ワグネル、あるいはワーグナー

 Z世代、あるいはジェネレーションZ(the generation Z)は1990年代半ばから2010年代初めまでに生まれた世代。一方、Z(ラテン文字)は2022年ロシアのウクライナ侵攻に参加したロシア軍の軍用車両に記された符号の一つ。二つは似ているが、関係はない。それとよく似ているのが二つのワグネル(ワーグナー)。

 ワーグナー(Wilhelm Richard Wagner)は1813年ライプチヒで生まれ、1883年ナチズムの台頭よりもはるか以前にベネチアで亡くなった。ヒトラーワーグナーの音楽を好み、ナチスは映画や集会でワーグナーの音楽を積極的に使った(そのため、ワーグナーの音楽は今でもイスラエルでの演奏が禁止されている)。「ワグネリアン」がネガティブな意味合いを持つ理由の一つにワーグナー反ユダヤ主義があり、ヒトラー自身ワグネリアンを自称していた。
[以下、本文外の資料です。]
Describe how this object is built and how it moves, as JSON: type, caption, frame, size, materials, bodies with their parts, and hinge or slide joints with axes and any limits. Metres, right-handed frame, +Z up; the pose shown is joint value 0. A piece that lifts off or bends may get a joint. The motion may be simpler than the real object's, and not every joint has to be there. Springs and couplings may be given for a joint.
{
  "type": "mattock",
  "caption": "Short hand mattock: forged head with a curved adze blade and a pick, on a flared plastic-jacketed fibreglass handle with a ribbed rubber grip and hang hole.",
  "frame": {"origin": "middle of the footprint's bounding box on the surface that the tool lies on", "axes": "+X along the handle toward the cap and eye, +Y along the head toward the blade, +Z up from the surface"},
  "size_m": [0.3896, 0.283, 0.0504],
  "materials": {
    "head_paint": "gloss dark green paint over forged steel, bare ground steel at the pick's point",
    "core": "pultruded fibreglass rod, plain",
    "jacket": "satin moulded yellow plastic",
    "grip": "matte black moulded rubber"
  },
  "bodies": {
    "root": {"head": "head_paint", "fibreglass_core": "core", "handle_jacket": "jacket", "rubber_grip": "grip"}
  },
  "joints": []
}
 慶應義塾ワグネル・ソサィエティー・オーケストラは1901年創立の日本最古のアマチュア学生音楽団体。その名称はワーグナーに因んだもので、ワーグナーの先進性、自由な発想、そして開拓者精神という理想が込められている(ワグネル・ソサエティにはオーケストラの他に男声合唱団、女声合唱団があり、どれもワグネルと略称されている)。
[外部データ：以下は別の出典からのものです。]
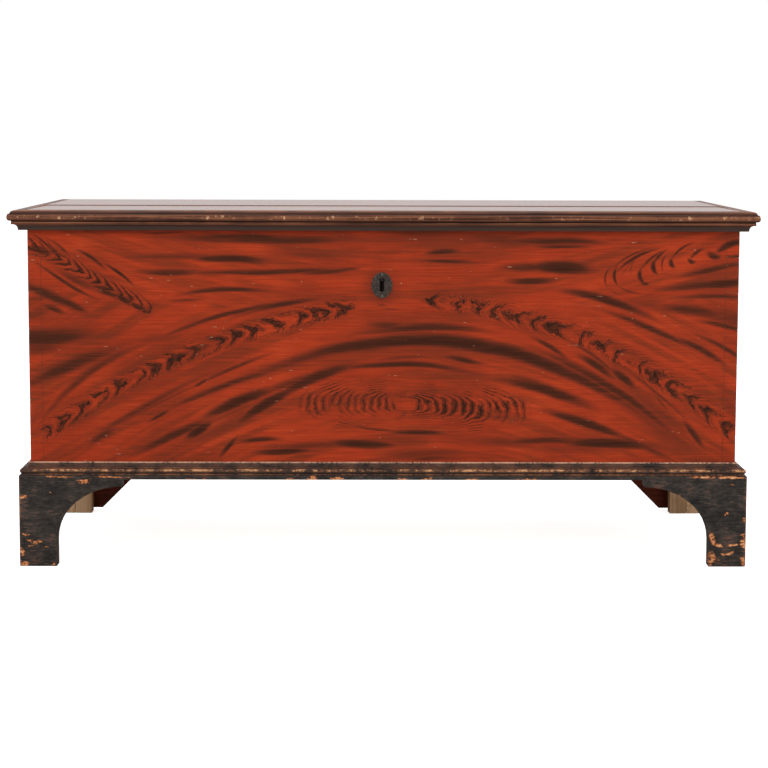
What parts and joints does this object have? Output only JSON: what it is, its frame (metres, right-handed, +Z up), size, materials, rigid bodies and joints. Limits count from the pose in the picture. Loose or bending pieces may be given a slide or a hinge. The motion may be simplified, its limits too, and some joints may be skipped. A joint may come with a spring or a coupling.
{
  "type": "blanket chest",
  "caption": "Dovetailed six-board blanket chest on a bracket base, with a moulded hinged lid, butt hinges, an open till and an iron chest lock.",
  "frame": {"origin": "on the floor, under the middle of the closed lid", "axes": "+X to the viewer's right along the chest, +Y to the back, +Z up; the front faces -Y"},
  "size_m": [1.27, 0.54, 0.6105],
  "materials": {
    "red_paint": "red grain-painted pine, satin, worn",
    "black_paint": "black painted pine, satin, worn through at the edges",
    "brown_paint": "dark brown painted pine, satin, worn at the edges",
    "bare_pine": "bare aged pine, matt",
    "iron": "dark wrought iron, dull, lightly rusted"
  },
  "bodies": {
    "chest": {"base_front": "black_paint", "base_left": "black_paint", "base_right": "black_paint", "rear_bracket_left": "red_paint", "rear_bracket_right": "red_paint", "glue_block_front_left": "bare_pine", "glue_block_front_right": "bare_pine", "glue_block_rear_left": "bare_pine", "glue_block_rear_right": "bare_pine", "base_moulding_front": "black_paint", "base_moulding_left": "black_paint", "base_moulding_right": "black_paint", "case_front": "red_paint", "case_back": "red_paint", "case_left": "red_paint", "case_right": "red_paint", "bottom_board_front": "bare_pine", "bottom_board_rear": "bare_pine", "till_side": "bare_pine", "till_bottom": "bare_pine", "escutcheon": "iron", "escutcheon_nail_1": "iron", "escutcheon_nail_2": "iron", "lock_plate": "iron", "lock_cap": "iron", "lock_spring": "iron", "lock_drill_pin": "iron", "lock_ward": "iron", "lock_selvage_screw_1": "iron", "lock_selvage_screw_2": "iron", "lock_plate_screw_1": "iron", "lock_plate_screw_2": "iron", "hinge_case_leaf_left": "iron", "hinge_case_leaf_right": "iron", "hinge_pin_left": "iron", "hinge_pin_right": "iron", "hinge_case_screw_left_1": "iron", "hinge_case_screw_left_2": "iron", "hinge_case_screw_left_3": "iron", "hinge_case_screw_right_1": "iron", "hinge_case_screw_right_2": "iron", "hinge_case_screw_right_3": "iron"},
    "lid": {"lid_board_front": "brown_paint", "lid_board_rear": "brown_paint", "lid_moulding_front": "brown_paint", "lid_moulding_left": "brown_paint", "lid_moulding_right": "brown_paint", "hinge_lid_leaf_left": "iron", "hinge_lid_leaf_right": "iron", "hinge_lid_screw_left_1": "iron", "hinge_lid_screw_left_2": "iron", "hinge_lid_screw_left_3": "iron", "hinge_lid_screw_right_1": "iron", "hinge_lid_screw_right_2": "iron", "hinge_lid_screw_right_3": "iron", "catch_plate": "iron", "catch_screw_1": "iron", "catch_screw_2": "iron"},
    "bolt": {"lock_bolt": "iron"}
  },
  "joints": [
    {"name": "lid_hinge", "type": "hinge", "parent": "chest", "child": "lid", "pos_m": [0, 0.266, 0.58835], "axis": [-1, 0, 0], "range_deg": [0, 105]},
    {"name": "bolt_slide", "type": "slide", "parent": "chest", "child": "bolt", "axis": [1, 0, 0], "range_m": [0, 0.01]}
  ]
}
 一方、アメリ財務省が「ロシア国防省の指定代理軍」としているのが今話題のワグネル。ワグネルという名前は組織を設立したドミトリー・ウトキンがナチスの指導者アドルフ・ヒトラーが好んだワーグナー(ワグネル)を自らのコールサインに選んだことに由来する。

 暫く前までは「ワグネル」と聞くと、慶應の「ワグネル」だったのだが、最近はすっかりロシアの「ワグネル」になってしまった。
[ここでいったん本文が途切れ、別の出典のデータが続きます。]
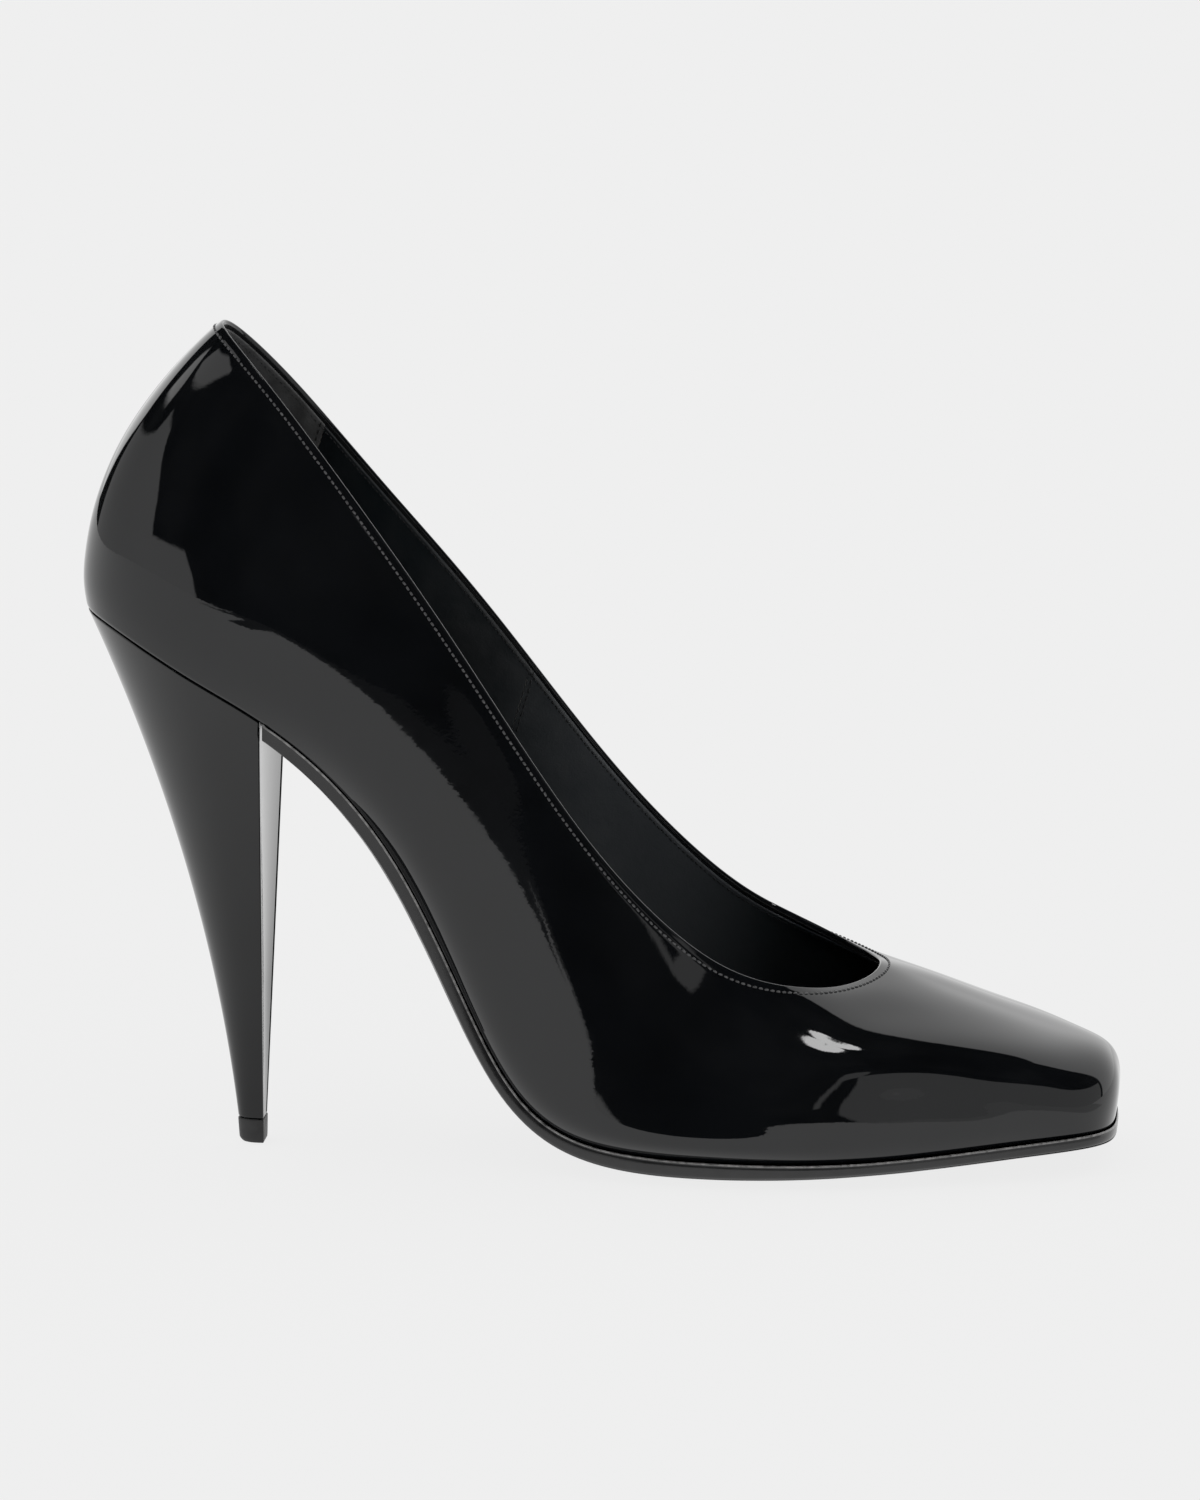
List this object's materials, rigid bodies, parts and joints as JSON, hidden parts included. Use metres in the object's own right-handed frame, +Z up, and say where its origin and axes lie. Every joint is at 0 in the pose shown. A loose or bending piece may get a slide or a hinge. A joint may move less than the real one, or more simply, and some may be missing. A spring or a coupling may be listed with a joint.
{
  "type": "high heel pump",
  "caption": "Black patent high heel pump with a square toe, low cut topline, wrapped tall cone heel and a replaceable heel tip; right foot.",
  "frame": {"origin": "centre of the bearing face of the heel tip, on the floor", "axes": "+X from the heel to the toe along the shoe, +Z up, +Y toward the inner (big toe) side of a right foot"},
  "size_m": [0.2116, 0.0803, 0.1694],
  "materials": {
    "patent_leather": "mirror gloss patent finish, black",
    "lining_leather": "smooth satin lining leather, black",
    "grip_suede": "matt brushed lining, dark grey",
    "interlining_cloth": "woven cotton interlining",
    "stiffener_board": "thermoplastic counter and puff sheet",
    "edge_tape": "thin nylon reinforcing tape",
    "stitch_thread": "black polyester thread",
    "sock_leather": "smooth black sock leather",
    "latex_foam": "thin latex foam sheet",
    "insole_fibre": "pressed cellulose board",
    "shank_fibre": "hard pressed fibre board",
    "spring_steel": "blued spring steel strip",
    "rivet_brass": "brassed tubular rivet",
    "filler_felt": "brown felt filler",
    "sole_leather": "black dressed sole leather, polished edge",
    "heel_plastic": "moulded heel block",
    "plated_steel": "zinc plated steel",
    "tip_rubber": "hard black heel tip"
  },
  "bodies": {
    "shoe": {"upper_outer": "patent_leather", "toe_puff": "stiffener_board", "side_interlining_lateral": "interlining_cloth", "side_interlining_medial": "interlining_cloth", "heel_counter": "stiffener_board", "topline_tape": "edge_tape", "topline_stitching": "stitch_thread", "vamp_lining": "lining_leather", "quarter_lining_lateral": "lining_leather", "quarter_lining_medial": "lining_leather", "heel_grip_lining": "grip_suede", "sock_lining": "sock_leather", "insock_foam": "latex_foam", "insole_board": "insole_fibre", "shank_board": "shank_fibre", "steel_shank": "spring_steel", "shank_rivets": "rivet_brass", "bottom_filler": "filler_felt", "outsole": "sole_leather", "heel_core": "heel_plastic", "heel_cover": "patent_leather", "breast_cover": "patent_leather", "heel_tube": "plated_steel", "heel_screw": "plated_steel", "heel_nails": "plated_steel"},
    "heel_tip": {"top_lift": "tip_rubber", "lift_pin": "plated_steel"}
  },
  "joints": [
    {"name": "heel_tip_pull", "type": "slide", "parent": "shoe", "child": "heel_tip", "axis": [0, 0, -1], "range_m": [0, 0.02]}
  ]
}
*英語ではワグナー ([wægnɚ])、ドイツ語ではヴァーグナー( [vaːgnɐ])、フランス語ではワグネ([wagne])。日本ではワーグナー 、ワグネルという呼び方や表記が多い。ロシア語のスペルはВагнерで、発音はヴァグネル。ロシア語のヴァはワに近いので、ワグネルという日本語表記が一般的である。